Predicting the starting lineup for the new-look Ohio State Buckeyes is virtually a crapshoot. After sustaining the loss of freshman sensation D'Angelo Russell to the NBA, and welcoming a highly-heralded class of recruits, head coach Thad Matta is left trying to alter and tweak all roster rotations possible in order to continue the success from last season's NCAA tournament team.
The starting lineup could go a number of ways. The folks at Land-Grant Holy Land have instilled their input, but the lineup hinges on the decisions for two players. Freshman guard JaQuan Lyle is listed at shooting guard, per LGHL, but is listed as a point guard by ESPN. At 6'5", 215 pounds, Lyle would possess tremendous size for the position, but could very well be best suited as an off-guard due to his scoring abilities.
Sophomore forward Jae'Sean Tate is a bit of a hybrid forward, as he is listed in some circles as a wing and others as a power forward - LGHL projects him to be the starting power forward. Both Lyle and Tate are interchangeable when it comes to positions due to their versatility, but if Lyle is officially pegged as the starting shooting guard, fellow freshman A.J. Harris could be labeled as the starting point guard in 2015.
At 5'9, 157 pounds, Harris possesses elite quickness and the ability to change directions effortlessly. Harris does a great job at orchestrating an offense and getting other players in proper positions to execute plays. Harris has a knack for lulling defenders asleep with hesitation dribbles and pulling up from three point range. With the ball in hands for the majority of games, Harris has developed into a very capable shooting off the dribble. In a matchup against Tyler Ulis at the Flyin' to the Hoop event in 2014, Harris demonstrated his ability drain shots off the dribble and attack the rim. With an undersized frame, the four-star recruit has become dangerous in the paint, as he can get his shot off against taller defenders.

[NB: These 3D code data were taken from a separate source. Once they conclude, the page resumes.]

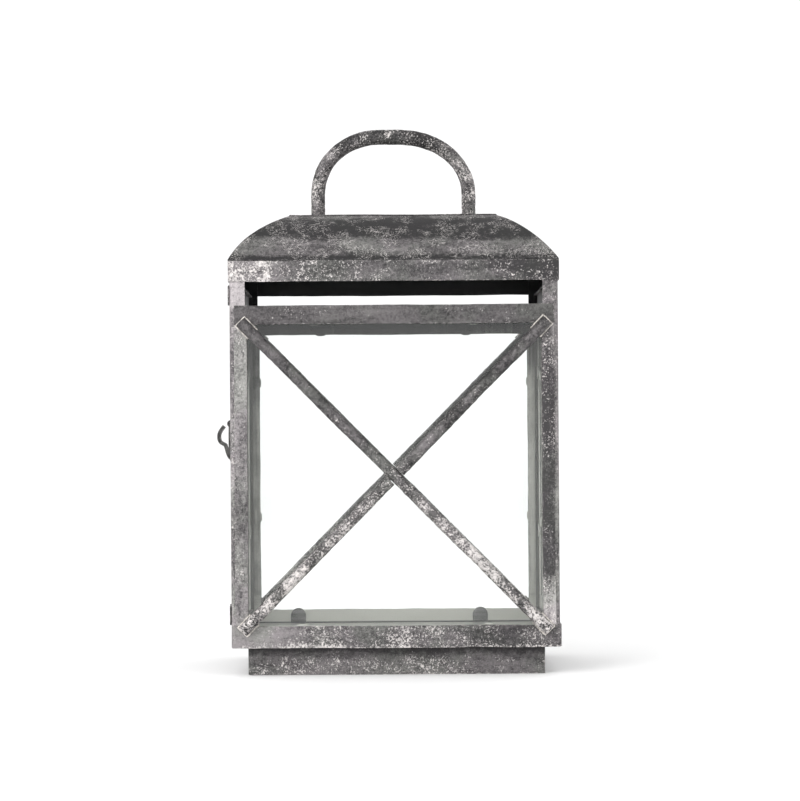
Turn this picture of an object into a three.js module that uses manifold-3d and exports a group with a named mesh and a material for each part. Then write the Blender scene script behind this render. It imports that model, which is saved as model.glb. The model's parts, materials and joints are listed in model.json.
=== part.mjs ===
// Candle lantern in sheet metal and glass, millimetres, +Z up.
// The origin is the middle of the plinth's underside. The front faces -Y and the door is on the left, -X.
import * as THREE from "three";
import { mergeVertices } from "three/addons/utils/BufferGeometryUtils.js";
import Module from "manifold-3d";

// ---- driving dimensions ----
const BODY_HALF = [127, 89];          // outside of the base band and the eave band
const PLINTH_INSET = 12.6;
const SHEET = 0.8;                    // bands, plinth, floor, roof and retainers
const FRAME_SHEET = 1.0;              // posts, stiles, rails and side frames
const GLASS = 2.0;
const GAP = 0.3;                      // between neighbouring pieces
const PAST = 1;                       // how far a cutting solid runs past what it cuts
const BAND_CORNER = 3;

const PLINTH_TOP = 21.4;
const BAND_BOTTOM = 21.7;
const BAND_TOP = 38.7;
const BAND_FLANGE = 26;               // bottom flange of the base band, turned inward
const BAND_SEAT = BAND_BOTTOM + SHEET + GAP; // what stands on the base band's flange starts here
const FLOOR_TOP = 27.8;
const FLOOR_CORNER = 2;
const OPENING_TOP = 269.6;            // lower edge of the top rails
const RAIL_TOP = 284.1;
const EAVE_BOTTOM = 302.4;
const EAVE_TOP = 318.5;
const POST_TOP = 316;

const POST_HALF = [125.9, 87.7];      // outside faces of the corner posts
const POST_FRONT_EDGE = 114;          // |x| where a post's front or back flange ends
const POST_SIDE_EDGE = 75.3;          // |y| where a post's side flange ends
const POST_CORNER = 3;
const STILE_OUTER = 122.6;
const OPENING_HALF = 112.6;
const RAIL_FLANGE = 11;               // top flange of a top rail, turned inward

const RETAINER_OPENING_TOP = OPENING_TOP + 0.2;
const PANE_TOP = RAIL_TOP - FRAME_SHEET - GAP;
const PANE_HALF = POST_HALF[0] - POST_CORNER - GAP;
const PANE_OUTER = POST_HALF[1] - FRAME_SHEET - GAP;
const RETAINER_OUTER = PANE_OUTER - GLASS - GAP;
const TAB = { width: 11, reach: 1.3, radius: 4, base: 10 };
const TOP_TABS = [-61, 61];           // x of the tabs along the top of a front or back opening
const STILE_TABS = [116.8, 229.4];    // z of the tabs along its sides
const BOTTOM_TABS = { front: [-71.5, 71.5], back: [-81, 71.5] };

const SIDE_HALF = 74.7;               // half of the door and the right side frame
const SIDE_BOTTOM = 39.2;
const SIDE_TOP = 301.9;
const SIDE_BAR = 12.5;
const SIDE_FLANGE = 8;

const ROOF_BOTTOM = EAVE_TOP + GAP;
const ROOF_TOP = 356.8;
const ROOF_INSET = 45.5;
const ROOF_RADIUS = 96;
const CAP_TOP = 357.8;
const CAP_CORNER = 1.5;

const ROD_RADIUS = 4.6;
const CROSS = { half: 118, bottom: 34, top: 272.3 };
const BACK_CROSS_SHIFT = [-1.3, 0.9]; // the back cross sits a little off centre

const HANDLE = { middleX: 0.6, radius: 5.7, legX: 60.4, bendX: 50.2, bendZ: 46.5, topZ: 424.6 };

const HINGE = {
  x: -126, y: -75, radius: 1.9, bore: 1.15, pin: 0.8, head: 0.8,
  leaf: 11, face: -126.2, knuckle: 4.6, clear: 0.7,
};
const HINGE_BOTTOMS = { lower: 39.5, upper: 285.1 };
const HINGE_HEIGHT = 3 * HINGE.knuckle + 2 * GAP;

const LATCH = { y: 68, pivotZ: 152, width: 7, sheet: 1.5, finger: 3, rivet: 1.5, hole: 1.85, foot: 5.5 };
const LEVER_FOOT = -(POST_HALF[0] + GAP + LATCH.sheet / 2);
const RIVET = { outerHead: 1.2, outerRadius: 3, innerHead: 0.7, innerRadius: 2.7, joint: 0.1 };
const EYE = { x: -137, y: 81.5, z: 195.4, ring: 2.3, wire: 0.8, stem: 1.1, plate: 3.4, nose: 0.75 };
// X and Z of the lever's two curves: a start, then three Bezier points for each stretch.
const ARM = [
  [LEVER_FOOT, 156],
  [LEVER_FOOT, 161], [-133, 160], [-136, 165],
  [-137.2, 172], [-137.2, 187], [EYE.x + 0.3, EYE.z + 1],
];
const FINGER = [
  [-136.2, 166.5],
  [-138.8, 169.5], [-139.2, 174.5], [-140.4, 177.4],
  [-141, 178.8], [-145.6, 178.2], [-145.7, 184.2],
  [-145.8, 188.2], [-143.6, 190.4], [-141.4, 193.3],
];

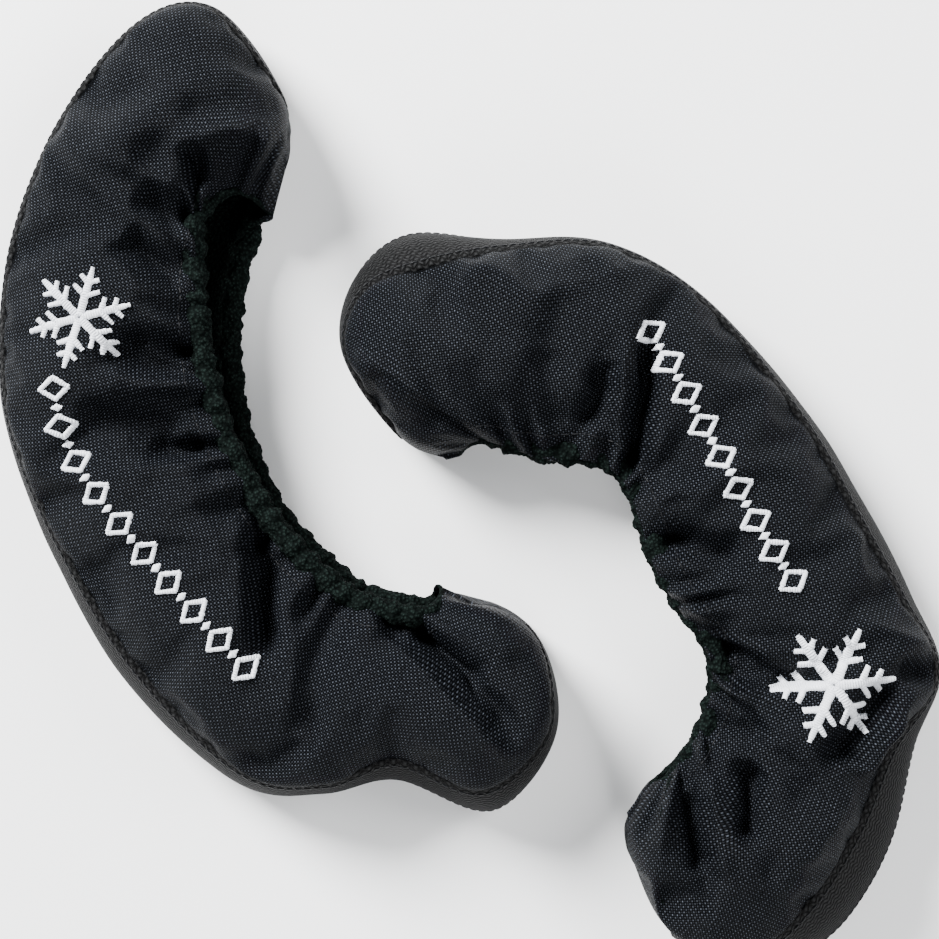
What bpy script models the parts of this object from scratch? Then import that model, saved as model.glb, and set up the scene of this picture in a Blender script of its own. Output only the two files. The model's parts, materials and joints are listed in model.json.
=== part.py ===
"""A pair of soft figure-skate blade guards lying on their sides.

Each guard is a crescent-shaped fabric sleeve: two woven side panels, a ribbed webbing wear strip
round the outer edge, a terry lining, an elastic drawn through a rolled terry cuff at the mouth,
lines of topstitching, and embroidery on the upper side. A guard bends at its waist, so every
full-length piece is in a toe half and a heel half that meet at the bend.

Lengths are in millimetres here, and the meshes are made in metres.
"""

import math

import bmesh
import bpy
import numpy as np
from mathutils import Matrix, Vector
from mathutils.bvhtree import BVHTree

MM = 0.001

# Fabric, in millimetres
PANEL = 1.2
WEBBING = 1.8
LINING = 2.2
EMBROIDERY = 0.8
CUFF_RADIUS = 4.6
CUFF_WALL = 1.2
ELASTIC_WIDTH = 3.2
ELASTIC_THICK = 0.8
THREAD_RADIUS = 0.4
CLEARANCE = 0.4
EMBROIDERY_LIFT = PANEL / 2 + 2 * CLEARANCE + EMBROIDERY / 2
CUFF_STANDOFF = 5.8  # from the middle of the cuff to the edge of the panel

# Heights of the middle of each layer above the surface that the guards lie on
FLOOR = PANEL / 2
TOP = 42.0
SEAM_LOW = 5.0
SEAM_HIGH = 32.0
SEAM_MIDDLE = 18.0
LIP_LOW = 9.0
LIP_HIGH = 29.0
CORNER_RISE = 5.3  # half the height between the two lips at the corners of the mouth

# How the sleeve closes towards its ends, counted in spokes
SPLIT_GAP = 0.012
STRIP_END = 0.95
STRIP_CLOSES_FROM, STRIP_CLOSES_OVER = 0.7, 1.0
LINING_END = 2.8
HEM_STITCH_END = 2.5
CUFF_TRIM = 0.06
MOUTH_OPENS_OVER = 2.5
FULL_WIDTH = 50.0  # an upper spoke this long reaches the full height

LINING_INSET = 4.2
HEM_INSET = 4.5
TUBE_STEP = 12.0
ELASTIC_TURN, ELASTIC_DROP = 5.0, 1.5  # how the elastic goes past a corner of the mouth

# The section's seams, measured in from the outer edge
SEAM_TUCK = 0.8  # both seams where the sleeve is closed at its ends
SEAM_BACK_HIGH, SEAM_BACK_LOW = 2.0, 2.5
SEAM_PAIR_RISE = 1.0  # each seam above or below the middle where the sleeve is closed
STRIP_BULGE = 2.5
CREST_FALL = 1.6  # how roundly the upper panel falls from its crest to the mouth
FOOT_FULL_WIDTH = 31.25  # a lower spoke this long comes down to the surface
HINGE_OUT = 3.0  # from the outer edge to the hinge's axis

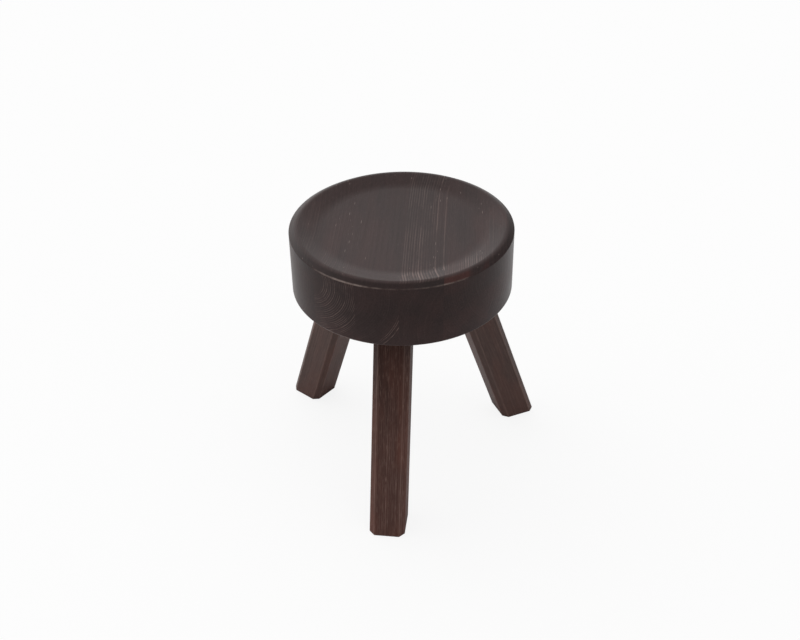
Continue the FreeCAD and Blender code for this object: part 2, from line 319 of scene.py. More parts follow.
class Wiring:
    """Adds nodes to one node tree and joins them."""

    def __init__(self, tree: bpy.types.NodeTree) -> None:
        """Starts on a tree."""
        self.tree = tree

    def node(self, kind: str, *values: object, named: dict | None = None, **settings: object) -> Node:
        """Adds one node.

        Args:
            kind: the node's type, without its Shader Node start.
            values: what goes into its inputs, in order. None leaves an input as it is.
            named: what goes into inputs by their names.
            settings: the node's own settings.

        Returns:
            The node.
        """
        node = self.tree.nodes.new(kind if kind.startswith("Node") else f"ShaderNode{kind}")
        for name, value in settings.items():
            setattr(node, name, value)
        for socket, value in zip(node.inputs, values):
            self.feed(socket, value)
        for name, value in (named or {}).items():
            self.feed(node.inputs[name], value)
        return node

    def feed(self, socket: Socket, value: object) -> None:
        """Links an input to a socket, or gives it a value of its own.

        Args:
            socket: the input.
            value: the other socket, the value, or None to leave the input as it is.
        """
        if isinstance(value, Socket):
            self.tree.links.new(value, socket)
        elif value is not None:
            socket.default_value = value

    def maths(self, operation: str, *values: object) -> Socket:
        """The result of a Math node."""
        return self.node("Math", *values, operation=operation).outputs[0]

    def vector(self, operation: str, *values: object) -> Socket:
        """The result of a Vector Math node, which is a number for a length or a dot product."""
        node = self.node("VectorMath", *values, operation=operation)
        return node.outputs["Value" if operation in ("LENGTH", "DOT_PRODUCT") else "Vector"]

    def scaled(self, vector: Socket, amount: object) -> Socket:
        """A vector or a colour times a number."""
        node = self.node("VectorMath", vector, named={"Scale": amount}, operation="SCALE")
        return node.outputs["Vector"]

    def times(self, first: object, *others: object) -> Socket:
        """Multiplies numbers, from the left.

        Args:
            first: the first number.
            others: what it is multiplied by, one after the other.

        Returns:
            Their product.
        """
        for other in others:
            first = self.maths("MULTIPLY", first, other)
        return first

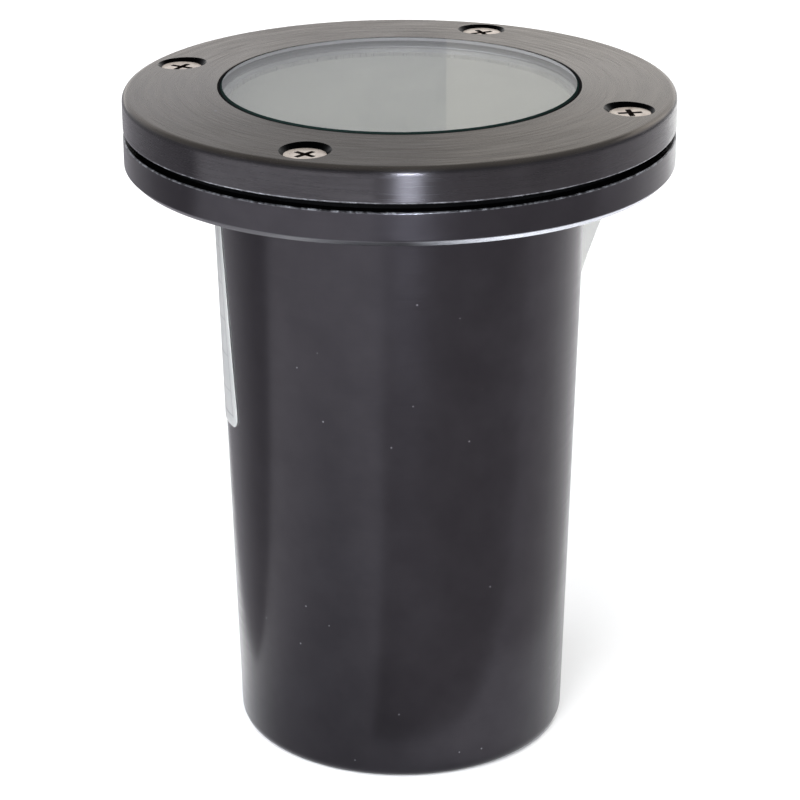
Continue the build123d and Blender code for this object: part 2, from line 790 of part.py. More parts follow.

Harris is also a very pesky on ball defender. He possesses the determination to stay in front of his man and disrupt the opposing team's game plan. Despite his size, Harris finds himself with many steal opportunities, as he is quick to disrupt passing lanes. Whether he's in the open court or in a half court setting, Harris' ball-handling skills are at the top of the charts. Having a low center of gravity and keeping his head up to find room for himself or others makes him an effective offensive player.
Areas for Improvement
At no fault of his own, Harris is quite undersized. It could be a tough transition in year one, especially on defense as he'll face bigger and stronger point guards in the Big Ten. Harris could struggle specifically in getting through screens, as his stature isn't ideal for fighting through the physicality of the conference. If Harris is going to lead the Buckeyes in 2015, it could come as a concern having an unproven point guard leading a plethora of freshmen at the division one level. Harris is a very good leader, but surrounding a young point guard with other young players could make for a rocky season.
Harris is a dynamic player, and one that could make an immediate impact due to his playmaking ability, quickness and shooting stroke. Harris could have a Tyler Ulis like season - if Lyle is the point guard, Harris will be a tremendous backup. If called upon to start, Harris is a heady floor general that will not be the reason for blame when losses occur.
If Harris was over six feet tall, he'd certainly be in the discussion as one of the top point guards in 2015 class and would have an extensive list of high major programs after him. The Big Ten Network projected the Buckeyes to finish sixth in their way-to-early conference rankings. Harris will play a major role in deciding if that projection is justified or outlandish. Whether it's in a starting role or as a reserve, look for Harris to contribute immediately.